Рютгард резким движением распахнул дверь.
Странная картина предстала его взору. У рояля сидели два юных незнакомца и в четыре руки барабанили по клавишам. Именно здесь под пальцами его умершей несколько лет назад жены рождались прозрачные пейзажи «Вариаций Гольдберга» и выверенные фрагменты «Хорошо темперированного клавира». Вокруг рояля в паре с каким-то верзилой прыгала в диком танце девятнадцатилетняя дочь доктора, Кристель. И она, и ее партнер глупо ухмылялись и гримасничали, из чего следовало, что варварские аккорды доставляют им невыразимое наслаждение.
Рютгард потянул носом и ощутил запах пота, который ненавидел наравне со вшами (еще год назад на Восточном фронте просто изводившими его) и бледными спирохетами (разрушавшими тела его пациентов). Источник запаха, притом сильного, доктор обнаружил быстро: темные пятна под мышками у одного из пианистов. Заметив доктора, музыканты сразу встали и вежливо поклонились, танцор прекратил выделывать свои коленца, наклонил голову и щелкнул каблуками. По лицу Кристель, раскрасневшемуся от танца (хотя только слепец мог бы назвать этот набор телодвижений танцем), блуждала улыбка. Рютгард не был слеп, обоняния не потерял и отреагировал резко.
– Что за готтентотские пляски? – закричал он. – Что за рычание диких зверей? Прощайте, господа! Шевелитесь!
– Папа, извини, – испуганно залепетала Кристель. – Мы просто немного подурачились…

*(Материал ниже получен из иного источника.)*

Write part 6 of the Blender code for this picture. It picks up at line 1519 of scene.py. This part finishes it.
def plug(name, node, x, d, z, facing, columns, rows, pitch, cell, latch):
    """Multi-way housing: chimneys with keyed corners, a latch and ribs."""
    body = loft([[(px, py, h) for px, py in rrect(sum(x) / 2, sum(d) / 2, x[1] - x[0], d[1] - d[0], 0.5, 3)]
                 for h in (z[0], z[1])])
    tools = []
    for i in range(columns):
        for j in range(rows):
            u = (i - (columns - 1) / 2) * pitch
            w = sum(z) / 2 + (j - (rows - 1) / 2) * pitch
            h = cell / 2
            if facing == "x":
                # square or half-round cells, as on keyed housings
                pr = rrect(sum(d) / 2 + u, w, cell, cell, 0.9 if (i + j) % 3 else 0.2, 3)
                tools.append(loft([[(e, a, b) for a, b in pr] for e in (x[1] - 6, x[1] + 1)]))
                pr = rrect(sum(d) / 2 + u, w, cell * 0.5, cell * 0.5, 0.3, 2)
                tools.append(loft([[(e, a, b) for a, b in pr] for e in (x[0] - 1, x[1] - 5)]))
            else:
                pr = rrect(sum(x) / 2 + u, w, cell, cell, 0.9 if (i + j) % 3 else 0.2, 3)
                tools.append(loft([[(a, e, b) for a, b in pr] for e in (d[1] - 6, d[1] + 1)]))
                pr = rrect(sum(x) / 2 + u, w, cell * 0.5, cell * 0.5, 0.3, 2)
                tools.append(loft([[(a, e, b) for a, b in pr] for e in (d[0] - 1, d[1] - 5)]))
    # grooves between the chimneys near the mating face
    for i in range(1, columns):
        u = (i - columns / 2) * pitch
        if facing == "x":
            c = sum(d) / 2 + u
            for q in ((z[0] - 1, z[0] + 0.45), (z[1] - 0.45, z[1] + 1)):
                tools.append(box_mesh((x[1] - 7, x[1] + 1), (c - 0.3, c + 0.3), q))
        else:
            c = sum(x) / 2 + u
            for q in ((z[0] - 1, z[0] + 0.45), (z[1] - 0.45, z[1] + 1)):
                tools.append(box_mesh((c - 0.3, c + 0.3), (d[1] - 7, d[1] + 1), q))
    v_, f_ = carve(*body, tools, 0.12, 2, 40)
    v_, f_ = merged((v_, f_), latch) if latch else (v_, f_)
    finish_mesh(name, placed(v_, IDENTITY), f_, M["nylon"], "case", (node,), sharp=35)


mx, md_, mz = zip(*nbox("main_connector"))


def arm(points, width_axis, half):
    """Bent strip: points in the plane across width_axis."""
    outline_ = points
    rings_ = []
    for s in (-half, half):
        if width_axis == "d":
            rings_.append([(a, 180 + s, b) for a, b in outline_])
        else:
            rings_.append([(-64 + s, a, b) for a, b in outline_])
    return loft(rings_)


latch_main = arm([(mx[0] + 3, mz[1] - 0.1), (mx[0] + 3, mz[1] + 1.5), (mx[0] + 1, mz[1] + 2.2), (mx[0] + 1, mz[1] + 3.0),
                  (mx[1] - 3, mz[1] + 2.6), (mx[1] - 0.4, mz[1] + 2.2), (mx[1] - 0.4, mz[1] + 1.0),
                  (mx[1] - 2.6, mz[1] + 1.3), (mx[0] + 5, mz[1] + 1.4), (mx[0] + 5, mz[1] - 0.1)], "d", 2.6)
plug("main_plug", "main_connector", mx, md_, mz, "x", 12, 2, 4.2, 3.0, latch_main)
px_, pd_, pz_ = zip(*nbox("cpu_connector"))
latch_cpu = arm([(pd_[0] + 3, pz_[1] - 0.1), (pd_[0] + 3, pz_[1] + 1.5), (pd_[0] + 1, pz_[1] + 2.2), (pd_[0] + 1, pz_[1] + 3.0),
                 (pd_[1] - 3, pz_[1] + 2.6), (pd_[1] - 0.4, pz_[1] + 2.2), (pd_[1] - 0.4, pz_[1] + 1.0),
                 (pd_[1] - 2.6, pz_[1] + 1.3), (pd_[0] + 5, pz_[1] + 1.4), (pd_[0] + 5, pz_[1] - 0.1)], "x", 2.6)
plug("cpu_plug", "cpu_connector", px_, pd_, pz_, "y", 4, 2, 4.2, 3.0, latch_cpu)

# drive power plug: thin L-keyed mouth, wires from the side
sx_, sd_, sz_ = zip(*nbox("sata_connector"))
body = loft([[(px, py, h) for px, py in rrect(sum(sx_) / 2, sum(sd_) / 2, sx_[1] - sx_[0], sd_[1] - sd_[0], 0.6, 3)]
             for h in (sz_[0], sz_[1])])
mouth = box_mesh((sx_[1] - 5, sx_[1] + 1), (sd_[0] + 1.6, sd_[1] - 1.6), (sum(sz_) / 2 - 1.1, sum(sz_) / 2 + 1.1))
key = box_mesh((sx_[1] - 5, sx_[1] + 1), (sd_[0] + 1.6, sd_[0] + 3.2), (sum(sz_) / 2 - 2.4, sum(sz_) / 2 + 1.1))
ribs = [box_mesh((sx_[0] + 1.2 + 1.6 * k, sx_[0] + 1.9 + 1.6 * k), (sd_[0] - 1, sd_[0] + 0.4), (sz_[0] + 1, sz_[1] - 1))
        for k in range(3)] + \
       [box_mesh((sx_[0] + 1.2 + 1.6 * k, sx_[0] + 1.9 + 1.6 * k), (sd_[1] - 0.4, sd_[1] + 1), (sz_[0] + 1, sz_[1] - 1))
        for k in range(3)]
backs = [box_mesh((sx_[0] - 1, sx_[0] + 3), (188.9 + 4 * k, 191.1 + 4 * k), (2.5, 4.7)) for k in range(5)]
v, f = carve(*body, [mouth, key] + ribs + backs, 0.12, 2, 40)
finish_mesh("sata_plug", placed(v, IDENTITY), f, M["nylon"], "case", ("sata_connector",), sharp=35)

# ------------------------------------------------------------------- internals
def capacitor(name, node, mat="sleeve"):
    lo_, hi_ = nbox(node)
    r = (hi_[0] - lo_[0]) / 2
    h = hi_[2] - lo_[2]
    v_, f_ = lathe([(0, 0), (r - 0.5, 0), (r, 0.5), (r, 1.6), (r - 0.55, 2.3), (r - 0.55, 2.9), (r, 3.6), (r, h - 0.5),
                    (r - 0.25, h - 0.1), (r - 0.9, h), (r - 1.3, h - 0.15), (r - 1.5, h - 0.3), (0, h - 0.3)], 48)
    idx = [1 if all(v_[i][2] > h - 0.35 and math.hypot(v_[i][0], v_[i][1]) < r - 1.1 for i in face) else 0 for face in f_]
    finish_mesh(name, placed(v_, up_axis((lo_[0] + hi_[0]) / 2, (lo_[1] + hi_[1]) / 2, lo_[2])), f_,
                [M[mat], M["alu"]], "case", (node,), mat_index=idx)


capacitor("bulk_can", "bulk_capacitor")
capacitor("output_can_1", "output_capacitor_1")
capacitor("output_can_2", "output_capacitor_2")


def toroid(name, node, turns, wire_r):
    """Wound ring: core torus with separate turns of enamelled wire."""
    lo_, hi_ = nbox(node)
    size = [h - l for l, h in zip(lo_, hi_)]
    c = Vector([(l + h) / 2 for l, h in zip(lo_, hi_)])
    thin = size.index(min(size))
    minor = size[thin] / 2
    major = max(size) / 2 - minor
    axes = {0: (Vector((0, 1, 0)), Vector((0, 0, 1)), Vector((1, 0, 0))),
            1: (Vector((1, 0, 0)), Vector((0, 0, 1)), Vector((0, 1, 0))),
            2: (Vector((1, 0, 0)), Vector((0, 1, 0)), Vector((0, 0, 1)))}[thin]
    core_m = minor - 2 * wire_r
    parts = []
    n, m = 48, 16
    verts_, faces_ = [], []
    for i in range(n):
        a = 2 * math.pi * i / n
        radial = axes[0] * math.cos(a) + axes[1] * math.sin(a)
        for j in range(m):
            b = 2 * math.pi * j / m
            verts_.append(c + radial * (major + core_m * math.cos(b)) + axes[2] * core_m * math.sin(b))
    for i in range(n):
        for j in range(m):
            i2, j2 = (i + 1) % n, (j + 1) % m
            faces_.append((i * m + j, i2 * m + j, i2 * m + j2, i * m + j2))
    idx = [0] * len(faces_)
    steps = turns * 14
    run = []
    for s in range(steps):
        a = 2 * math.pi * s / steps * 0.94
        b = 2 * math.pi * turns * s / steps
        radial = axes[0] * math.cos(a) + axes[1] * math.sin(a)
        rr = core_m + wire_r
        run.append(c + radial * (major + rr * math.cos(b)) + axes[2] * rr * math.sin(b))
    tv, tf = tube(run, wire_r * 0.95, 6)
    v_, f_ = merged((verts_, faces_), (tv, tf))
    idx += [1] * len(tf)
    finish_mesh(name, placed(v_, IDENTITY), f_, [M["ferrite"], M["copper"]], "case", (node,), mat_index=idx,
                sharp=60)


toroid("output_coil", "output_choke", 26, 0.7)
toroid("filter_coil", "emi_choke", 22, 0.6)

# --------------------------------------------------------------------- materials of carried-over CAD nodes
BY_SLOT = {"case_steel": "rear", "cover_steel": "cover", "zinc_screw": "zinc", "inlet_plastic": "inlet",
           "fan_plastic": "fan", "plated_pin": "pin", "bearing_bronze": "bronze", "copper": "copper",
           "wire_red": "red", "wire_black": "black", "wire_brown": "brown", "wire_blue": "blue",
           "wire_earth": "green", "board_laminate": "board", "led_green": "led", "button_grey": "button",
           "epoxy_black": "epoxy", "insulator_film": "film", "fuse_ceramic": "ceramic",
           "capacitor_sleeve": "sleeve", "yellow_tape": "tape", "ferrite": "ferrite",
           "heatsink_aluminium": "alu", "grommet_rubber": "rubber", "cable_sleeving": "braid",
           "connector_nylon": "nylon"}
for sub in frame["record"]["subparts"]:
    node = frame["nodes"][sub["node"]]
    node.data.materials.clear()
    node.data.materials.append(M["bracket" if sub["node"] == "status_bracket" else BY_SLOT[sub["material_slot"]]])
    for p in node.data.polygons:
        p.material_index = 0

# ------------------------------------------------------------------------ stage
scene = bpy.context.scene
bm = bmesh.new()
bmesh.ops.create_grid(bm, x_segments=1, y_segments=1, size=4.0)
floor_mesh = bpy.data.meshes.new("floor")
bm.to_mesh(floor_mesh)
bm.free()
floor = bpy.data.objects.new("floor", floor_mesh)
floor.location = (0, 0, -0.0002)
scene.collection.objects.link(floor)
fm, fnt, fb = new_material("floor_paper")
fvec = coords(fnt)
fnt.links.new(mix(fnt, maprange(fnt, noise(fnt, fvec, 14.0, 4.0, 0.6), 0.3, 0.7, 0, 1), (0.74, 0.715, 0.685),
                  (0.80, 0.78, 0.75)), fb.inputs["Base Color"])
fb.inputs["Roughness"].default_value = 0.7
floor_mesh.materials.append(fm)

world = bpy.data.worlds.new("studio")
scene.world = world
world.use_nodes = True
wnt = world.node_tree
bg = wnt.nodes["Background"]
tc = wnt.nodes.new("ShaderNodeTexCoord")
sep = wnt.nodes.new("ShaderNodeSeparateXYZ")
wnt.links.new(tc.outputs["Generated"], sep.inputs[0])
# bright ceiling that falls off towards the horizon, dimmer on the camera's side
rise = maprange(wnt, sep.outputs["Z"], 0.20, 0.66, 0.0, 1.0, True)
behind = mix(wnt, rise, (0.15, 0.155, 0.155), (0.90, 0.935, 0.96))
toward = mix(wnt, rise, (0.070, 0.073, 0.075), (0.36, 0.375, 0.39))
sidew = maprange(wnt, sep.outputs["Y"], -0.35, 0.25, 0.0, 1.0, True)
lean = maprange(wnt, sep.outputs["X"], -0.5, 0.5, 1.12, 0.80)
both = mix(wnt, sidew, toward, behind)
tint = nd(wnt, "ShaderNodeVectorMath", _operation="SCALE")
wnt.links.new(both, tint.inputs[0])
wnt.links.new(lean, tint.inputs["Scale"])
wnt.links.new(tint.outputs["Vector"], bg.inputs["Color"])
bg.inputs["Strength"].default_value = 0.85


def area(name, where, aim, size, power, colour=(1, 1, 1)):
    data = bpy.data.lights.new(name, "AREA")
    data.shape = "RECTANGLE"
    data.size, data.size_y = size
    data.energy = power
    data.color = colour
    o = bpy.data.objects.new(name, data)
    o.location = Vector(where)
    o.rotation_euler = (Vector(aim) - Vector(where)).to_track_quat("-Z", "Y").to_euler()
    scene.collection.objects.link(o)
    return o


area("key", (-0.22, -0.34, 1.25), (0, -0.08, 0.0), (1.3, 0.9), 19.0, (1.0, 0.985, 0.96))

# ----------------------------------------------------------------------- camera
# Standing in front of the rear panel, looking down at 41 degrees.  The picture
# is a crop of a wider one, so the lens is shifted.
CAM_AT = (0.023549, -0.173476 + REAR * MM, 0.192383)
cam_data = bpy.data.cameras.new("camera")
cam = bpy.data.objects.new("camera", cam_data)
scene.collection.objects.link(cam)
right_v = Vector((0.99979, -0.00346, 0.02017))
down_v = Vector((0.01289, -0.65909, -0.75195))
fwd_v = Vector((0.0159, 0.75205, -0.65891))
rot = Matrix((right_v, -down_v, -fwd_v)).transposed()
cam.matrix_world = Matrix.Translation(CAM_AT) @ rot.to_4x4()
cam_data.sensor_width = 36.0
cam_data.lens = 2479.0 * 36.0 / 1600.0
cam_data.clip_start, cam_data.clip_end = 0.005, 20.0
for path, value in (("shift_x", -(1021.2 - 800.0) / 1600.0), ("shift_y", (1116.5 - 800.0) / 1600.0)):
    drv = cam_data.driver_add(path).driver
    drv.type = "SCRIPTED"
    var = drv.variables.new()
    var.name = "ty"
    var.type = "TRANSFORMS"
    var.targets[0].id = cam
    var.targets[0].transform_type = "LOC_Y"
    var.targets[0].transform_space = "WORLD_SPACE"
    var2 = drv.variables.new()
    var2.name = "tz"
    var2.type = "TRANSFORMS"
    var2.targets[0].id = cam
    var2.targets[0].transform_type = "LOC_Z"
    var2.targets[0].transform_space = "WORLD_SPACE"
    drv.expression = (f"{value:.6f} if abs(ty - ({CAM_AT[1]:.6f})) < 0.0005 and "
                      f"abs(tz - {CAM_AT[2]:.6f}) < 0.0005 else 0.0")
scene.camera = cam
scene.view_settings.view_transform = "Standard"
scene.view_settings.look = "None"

– Прошу тебя, помолчи, – задыхался доктор. – Отправляйся в свою комнату! А с вами я уже попрощался! Мне что, два раза повторять?
Мгновение – и молодые люди улетучились, чего никак нельзя было сказать о запахе. Рютгард распахнул окно, с облегчением вдохнул свежий воздух, наполненный ароматами позднего лета, уселся в кресло и посмотрел на Кристель. Дочь ничем не напоминала его жену, в ней не чувствовалось того тепла, мягкости и хрупкости, которые доктор так любил. Кристель выросла девушкой своенравной, спортивной, угловатой, сильной и независимой. «И уже, скорее всего, потеряла невинность», – с болью подумал отец, представляя себе дочку под каким-нибудь вонючим самцом.
– Кристель, – начал Рютгард самым кротким тоном, на какой только был способен, – наша гостиная – не цирковая арена. Как ты могла позволить этим вандалам надругаться над роялем, на котором играла твоя мать?
– А что бы ты, папа, сказал, – фыркнула Кристель, – если бы один из этих дикарей стал твоим зятем?
И, не дожидаясь ответа, удалилась в свою комнату.
Рютгард мрачно закурил сигару и попытался успокоиться, переводя взгляд с одного роскошного предмета обстановки на другой. Эту квартиру со всей мебелью он снимал уже год за тысячу марок в месяц – сумма немалая. Пять комнат и две ванные. Столетние книги. Картины восемнадцатого века. Турецкие и арабские ковры. И среди всего этого великолепия его половозрелая молочно-белая дочка с тупым быком, у которого способностей хватает только на то, чтобы влезть Кристель между ног…
Рютгард принялся расхаживать по квартире, не выпуская сигару изо рта. Надо было с кем-то поговорить, и доктор вспомнил, что кроме него самого, дочки и служанки в квартире находится еще кое-кто. Доктор постучал в дверь второй ванной и, услыхав громкое «Войдите!», воспользовался приглашением. В ванне на подстеленном большом полотенце лежал хорошо сложенный брюнет с сигаретой в зубах.
Это был ассистент уголовной полиции Эберхард Мок собственной персоной.